NOAA reopens one-third of closed Gulf

23 Jul 2010
Reopened fishing area (in hashmarks) as of 6pm (EST) 22 July 2010. (Image: NOAA)

Reopened fishing area (in hashmarks) as of 6pm (EST) 22 July 2010. (Image: NOAA)

No oil has been observed for 30 days in 26,388 square miles of the Gulf of Mexico being reopened for fishing.

NOAA reopened the large area, measuring one-third of the overall closed area, to commercial and recreational fishing after consultation with FDA and under a reopening protocol agreed to by NOAA, the FDA, and the Gulf states. 

Since mid-June, NOAA data has shown no oil in the area, and United States Coast Guard observers flying over the area in the last 30 days have also not observed any oil. Additionally, trajectory models show the area is at a low risk for future exposure to oil, and fish caught in the area and tested by NOAA experts have shown no signs of contamination.

“[The] decision is good news for Gulf fishermen and American consumers,” commerce secretary Gary Locke said. “Following the best science for this re-opening provides important assurance to the American people that the seafood they buy is safe and protects the Gulf seafood brand and the many people who depend on it for their livelihoods.”

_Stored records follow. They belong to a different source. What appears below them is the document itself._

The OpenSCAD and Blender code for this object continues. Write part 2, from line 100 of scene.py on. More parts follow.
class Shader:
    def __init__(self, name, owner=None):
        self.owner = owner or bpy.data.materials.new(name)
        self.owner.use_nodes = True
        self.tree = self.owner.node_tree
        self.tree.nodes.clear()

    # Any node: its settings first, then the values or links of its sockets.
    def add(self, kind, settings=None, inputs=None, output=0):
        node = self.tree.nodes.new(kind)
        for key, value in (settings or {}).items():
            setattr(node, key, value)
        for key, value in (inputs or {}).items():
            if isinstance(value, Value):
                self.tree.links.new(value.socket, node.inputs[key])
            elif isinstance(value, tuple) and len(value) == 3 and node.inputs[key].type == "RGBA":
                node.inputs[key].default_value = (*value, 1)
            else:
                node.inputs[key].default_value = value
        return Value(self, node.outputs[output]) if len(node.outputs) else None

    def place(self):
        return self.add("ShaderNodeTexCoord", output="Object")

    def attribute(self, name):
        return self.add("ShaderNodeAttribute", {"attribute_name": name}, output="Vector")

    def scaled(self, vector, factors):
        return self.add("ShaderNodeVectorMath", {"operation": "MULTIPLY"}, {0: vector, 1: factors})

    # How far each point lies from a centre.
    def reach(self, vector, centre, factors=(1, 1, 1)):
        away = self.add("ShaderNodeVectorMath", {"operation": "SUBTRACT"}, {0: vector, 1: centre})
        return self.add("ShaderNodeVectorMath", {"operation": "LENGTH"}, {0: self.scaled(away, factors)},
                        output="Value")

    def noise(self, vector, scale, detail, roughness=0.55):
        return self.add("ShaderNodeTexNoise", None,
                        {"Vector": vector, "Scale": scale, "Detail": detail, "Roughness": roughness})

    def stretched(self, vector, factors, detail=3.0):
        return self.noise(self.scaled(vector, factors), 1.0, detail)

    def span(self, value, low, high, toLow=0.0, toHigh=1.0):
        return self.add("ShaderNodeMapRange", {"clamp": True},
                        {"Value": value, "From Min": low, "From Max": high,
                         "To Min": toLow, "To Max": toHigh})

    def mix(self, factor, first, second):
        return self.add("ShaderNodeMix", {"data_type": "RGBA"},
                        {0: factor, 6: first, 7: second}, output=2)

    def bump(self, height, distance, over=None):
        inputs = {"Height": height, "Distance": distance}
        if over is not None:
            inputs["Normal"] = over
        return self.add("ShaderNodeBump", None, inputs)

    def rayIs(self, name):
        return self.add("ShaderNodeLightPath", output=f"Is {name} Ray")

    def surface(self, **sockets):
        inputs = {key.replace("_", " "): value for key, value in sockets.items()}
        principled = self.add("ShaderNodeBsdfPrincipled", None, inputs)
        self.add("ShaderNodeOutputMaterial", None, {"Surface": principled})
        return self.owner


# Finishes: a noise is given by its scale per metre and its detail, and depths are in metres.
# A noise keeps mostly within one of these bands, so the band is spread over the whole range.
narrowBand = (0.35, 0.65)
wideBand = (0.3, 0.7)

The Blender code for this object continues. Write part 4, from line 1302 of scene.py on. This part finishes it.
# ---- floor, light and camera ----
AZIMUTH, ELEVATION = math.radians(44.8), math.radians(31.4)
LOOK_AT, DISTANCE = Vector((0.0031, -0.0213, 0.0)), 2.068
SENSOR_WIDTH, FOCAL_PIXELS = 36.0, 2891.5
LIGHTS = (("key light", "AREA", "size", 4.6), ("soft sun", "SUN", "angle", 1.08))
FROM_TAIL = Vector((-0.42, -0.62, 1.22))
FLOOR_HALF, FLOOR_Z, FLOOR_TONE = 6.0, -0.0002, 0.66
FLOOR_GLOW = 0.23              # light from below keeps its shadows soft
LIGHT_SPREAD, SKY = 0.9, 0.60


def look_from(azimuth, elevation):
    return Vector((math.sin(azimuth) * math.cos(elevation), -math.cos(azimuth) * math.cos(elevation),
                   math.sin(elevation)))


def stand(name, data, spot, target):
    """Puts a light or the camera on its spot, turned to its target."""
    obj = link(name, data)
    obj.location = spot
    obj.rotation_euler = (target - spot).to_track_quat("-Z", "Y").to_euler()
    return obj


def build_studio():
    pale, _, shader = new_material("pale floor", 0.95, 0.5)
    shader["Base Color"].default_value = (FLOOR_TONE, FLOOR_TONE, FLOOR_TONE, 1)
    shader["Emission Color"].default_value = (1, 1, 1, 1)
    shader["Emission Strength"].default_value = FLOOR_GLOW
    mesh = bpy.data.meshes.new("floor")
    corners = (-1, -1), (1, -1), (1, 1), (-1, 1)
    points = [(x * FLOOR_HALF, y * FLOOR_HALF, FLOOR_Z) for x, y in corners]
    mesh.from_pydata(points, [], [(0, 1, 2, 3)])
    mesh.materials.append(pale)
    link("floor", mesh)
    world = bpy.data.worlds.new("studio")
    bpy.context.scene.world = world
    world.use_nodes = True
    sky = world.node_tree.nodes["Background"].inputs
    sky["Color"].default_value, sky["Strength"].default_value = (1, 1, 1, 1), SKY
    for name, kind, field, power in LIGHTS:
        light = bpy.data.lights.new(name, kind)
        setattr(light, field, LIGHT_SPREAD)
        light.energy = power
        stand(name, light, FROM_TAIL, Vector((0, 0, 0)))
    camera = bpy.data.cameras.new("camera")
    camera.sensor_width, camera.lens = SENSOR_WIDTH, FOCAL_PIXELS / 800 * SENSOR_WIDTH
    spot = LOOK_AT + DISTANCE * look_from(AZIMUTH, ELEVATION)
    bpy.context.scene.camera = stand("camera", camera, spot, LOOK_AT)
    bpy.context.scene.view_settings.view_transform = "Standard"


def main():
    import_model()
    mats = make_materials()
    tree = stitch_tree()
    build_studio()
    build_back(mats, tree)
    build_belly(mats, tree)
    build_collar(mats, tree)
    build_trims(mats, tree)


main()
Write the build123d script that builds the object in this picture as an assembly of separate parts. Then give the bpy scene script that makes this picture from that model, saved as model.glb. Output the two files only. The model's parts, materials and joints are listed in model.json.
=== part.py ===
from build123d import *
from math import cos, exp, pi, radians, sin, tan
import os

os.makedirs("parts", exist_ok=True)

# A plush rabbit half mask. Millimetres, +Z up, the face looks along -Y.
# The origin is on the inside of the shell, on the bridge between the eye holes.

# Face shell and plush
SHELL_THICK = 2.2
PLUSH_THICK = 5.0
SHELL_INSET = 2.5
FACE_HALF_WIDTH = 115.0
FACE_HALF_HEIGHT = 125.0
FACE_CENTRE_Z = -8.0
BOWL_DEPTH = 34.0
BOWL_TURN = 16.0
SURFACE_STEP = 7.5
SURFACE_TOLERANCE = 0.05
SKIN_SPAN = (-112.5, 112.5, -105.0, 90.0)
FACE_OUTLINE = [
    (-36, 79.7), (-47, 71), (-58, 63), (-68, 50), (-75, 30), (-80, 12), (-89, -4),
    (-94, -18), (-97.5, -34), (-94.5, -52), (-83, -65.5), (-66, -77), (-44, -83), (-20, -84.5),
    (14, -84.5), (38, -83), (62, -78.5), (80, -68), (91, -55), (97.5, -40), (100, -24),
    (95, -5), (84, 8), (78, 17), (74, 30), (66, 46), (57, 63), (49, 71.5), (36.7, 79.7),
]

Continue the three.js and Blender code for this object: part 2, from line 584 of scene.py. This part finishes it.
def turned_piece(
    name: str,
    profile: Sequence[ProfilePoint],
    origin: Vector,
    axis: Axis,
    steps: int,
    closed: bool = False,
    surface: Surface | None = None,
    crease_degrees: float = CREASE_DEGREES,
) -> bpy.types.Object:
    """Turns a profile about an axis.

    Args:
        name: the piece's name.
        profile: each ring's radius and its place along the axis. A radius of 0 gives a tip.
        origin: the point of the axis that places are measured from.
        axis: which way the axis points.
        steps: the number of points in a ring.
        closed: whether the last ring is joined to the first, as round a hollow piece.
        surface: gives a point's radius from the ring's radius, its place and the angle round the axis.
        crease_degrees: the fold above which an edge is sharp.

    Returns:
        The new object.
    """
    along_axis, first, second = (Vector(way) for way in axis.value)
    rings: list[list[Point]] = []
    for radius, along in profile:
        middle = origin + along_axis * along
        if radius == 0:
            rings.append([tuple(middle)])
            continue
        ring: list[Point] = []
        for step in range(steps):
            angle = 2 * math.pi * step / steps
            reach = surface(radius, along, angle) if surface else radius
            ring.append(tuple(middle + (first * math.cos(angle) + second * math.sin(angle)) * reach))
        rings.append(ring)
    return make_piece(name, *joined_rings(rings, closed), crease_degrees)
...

At its closest point, the area to be reopened is about 190 miles southeast of the Deepwater/BP wellhead, and the area where the majority of fishing will occur is about 220 miles from the wellhead, along the west Florida shelf.

“NOAA is working to protect public safety while minimising harm to the fishing industry,” said Jane Lubchenco, undersecretary of commerce for oceans and atmosphere and NOAA administrator. “We are confident that seafood caught in this area is, and will continue to be, free from contamination.”

Between 23 June and 5 July, NOAA collected samples of fish, including grouper, snapper, tuna, and mahi mahi from the area where the heaviest fishing will take place. Sensory and chemical testing following the methodology and procedures in the re-opening protocol showed no detectable oil or dispersant odors or flavors, and the results of chemical analysis were well below the levels of concern.

"We are pleased today to be able to fully support the reopening of these waters," said Dr Margaret Hamburg, commissioner of food and drugs. "We know it is important to get people back to fishing quickly -- this industry is the backbone of the Gulf region economy. At the same time, we need the American public to be confident in the seafood coming from the Gulf, and the testing that has been done as part of the agreed upon protocols has not indicated any level of concern."

NOAA will continue to take samples for testing from the newly reopened area, and the agency has also implemented dockside sampling to test fish caught throughout the Gulf by commercial fishermen.
Additionally, the NOAA research vessel Nancy Foster took water samples in and around the area proposed for re-opening during early to mid July. No surface sheens were observed and no unusual readings potentially indicative of oil were obtained during these activities.

At the time the area was originally closed, there was a concern that the light sheen observed in the northeastern portion of the area might enter the loop current and move quickly toward the Florida Keys. That fear, however, never materialised, and NOAA revisited its earlier assumptions, reaching the conclusion that these waters no longer need to be closed.

Fishery area closures remain the first line of defense to prevent contaminated seafood from entering the marketplace. NOAA continues to work closely with the US Food and Drug Administration and the states to ensure seafood safety.

NOAA and FDA are working together on broad-scale seafood sampling that includes sampling seafood from inside and outside the closure area, as well as dockside- and market-based sampling. 

NOAA will continue to evaluate the need for fisheries closures based on the evolving nature of the spill and will re-open closed areas as appropriate.